The two had explored the possibility of moving such a package this year and using some of the revenue gained from the repatriation of overseas profits to pay for a multiyear highway bill.

Those talks came to a halt when then Rep. John Boehner (R-Ohio) unexpectedly resigned as Speaker, throwing the House into chaos and prompting a movement to draft Ryan into the chamber’s top leadership spot.

Schumer would like to try again in 2016.

“Paul Ryan and I have had good conversations but he called me the week after he became Speaker and he said it has to wait until next year because I’m busy,” Schumer said. “We’re going to try to do something in 2016 on international tax reform.”

Schumer said he wants to tax the money that corporations are holding overseas and use that money for infrastructure.

“We have an infrastructure bill, but it’s not close to our needs,” he said of the recently passed highway bill.

But McConnell later shot down that idea.

“Whatever revenue produced by eliminating preferences ought to be used to buy down the rates and to make America more competitive,” he said.

He doesn’t want to split off international corporate tax reform from the broader effort to overhaul the code, and he doesn’t see Obama going along with that core GOP principle in his final year of office.
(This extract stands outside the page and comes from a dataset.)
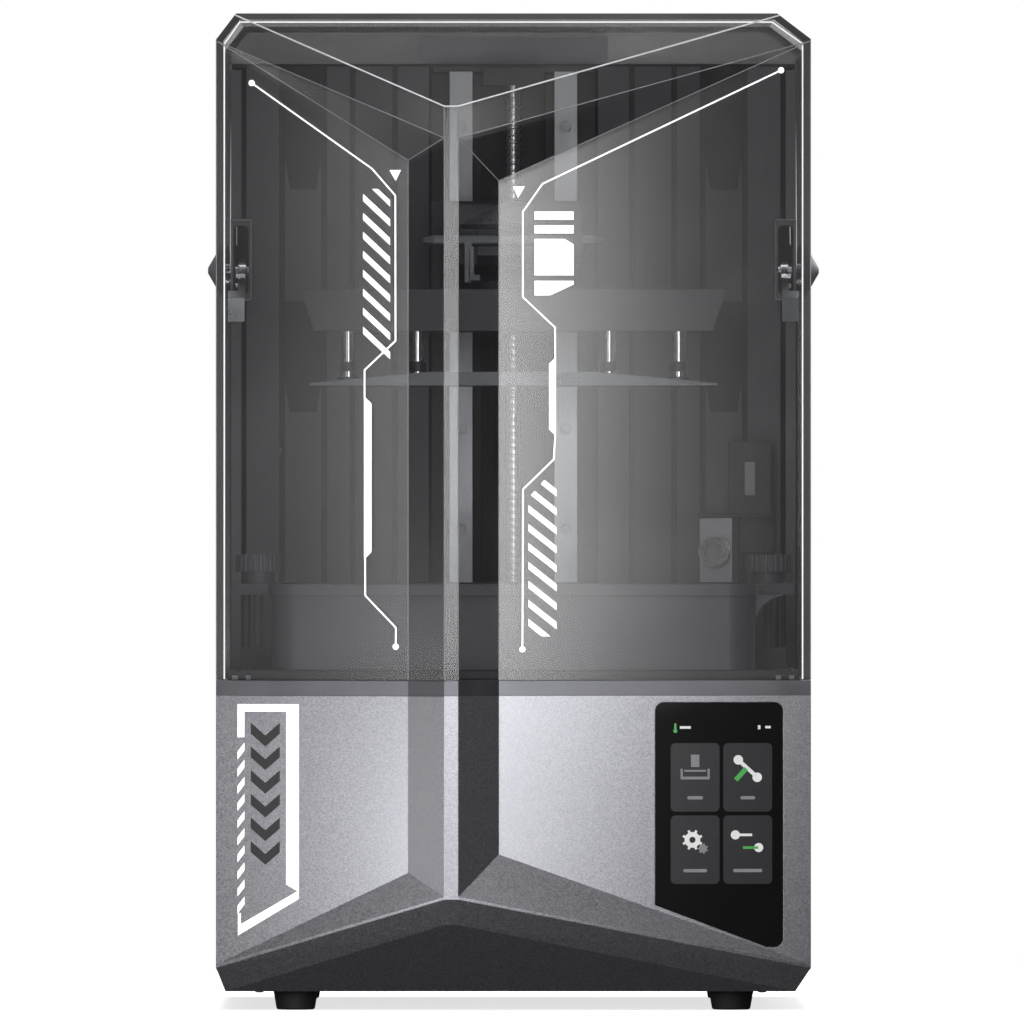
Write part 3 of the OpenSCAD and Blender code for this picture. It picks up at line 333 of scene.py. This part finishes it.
def print_solids(outlines, panel, proud, sunk=0.05):
    """Thin solids standing proud of a panel. The outlines are in millimetres, x and height."""
    vertices, faces = [], []
    for outline in outlines:
        shape = list(outline) if area(list(outline)) > 0 else list(outline)[::-1]
        first, count = len(vertices), len(shape)
        vertices += [panel(x, z, proud) for x, z in shape] + [panel(x, z, -sunk) for x, z in shape]
        faces.append([first + i for i in range(count)])
        faces.append([first + count + i for i in reversed(range(count))])
        for i in range(count):
            j = (i + 1) % count
            faces.append([first + i, first + count + i, first + count + j, first + j])
    return vertices, faces


def sloped_panel(x0, y0, x1, y1):
    """A vertical panel through two plan points: gives a place at x and height, so far in front of it."""
    length = math.hypot(x1 - x0, y1 - y0)
    out_x, out_y = (y1 - y0) / length, -(x1 - x0) / length

    def at(x, z, off):
        y = y0 + (x - x0) * (y1 - y0) / (x1 - x0)
        return Vector((x + out_x * off, y + out_y * off, z)) * MM
    return at


def ribbon(points, width):
    """Outline of a line of even width along the points, mitred at its corners."""
    left, right = [], []
    for i, (x, z) in enumerate(points):
        before = Vector(points[i]) - Vector(points[i - 1]) if i else None
        after = Vector(points[i + 1]) - Vector(points[i]) if i + 1 < len(points) else None
        runs = [run.normalized() for run in (before, after) if run is not None]
        middle = sum(runs, Vector((0, 0))).normalized()
        across = Vector((-middle.y, middle.x))
        reach = width / 2 / max(abs(across.dot(Vector((-runs[0].y, runs[0].x)))), 0.3)
        left.append((x + across.x * reach, z + across.y * reach))
        right.append((x - across.x * reach, z - across.y * reach))
    return left + right[::-1]


def disc(x, z, r, sides=28):
    return [(x + r * math.cos(2 * math.pi * i / sides), z + r * math.sin(2 * math.pi * i / sides))
            for i in range(sides)]


def bar(x0, z0, x1, z1):
    return [(x0, z0), (x1, z0), (x1, z1), (x0, z1)]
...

“I would be shocked if the president had an epiphany and decided to join with us and do comprehensive [reform], and I say it must be comprehensive … not just territorial. That’s part of comprehensive,” McConnell told reporters.  

McConnell said the bill that passed last week will help spur comprehensive reform talks.

“The permanency we achieved in the tax relief bill that just passed downstairs is very helpful in adjusting the baseline in a way that will make comprehensive tax reform more possible,” he said.

But he added “it would be very difficult” to get a reform package signed into law by Obama because he would likely insist on diverting revenue for deficit reduction or spending.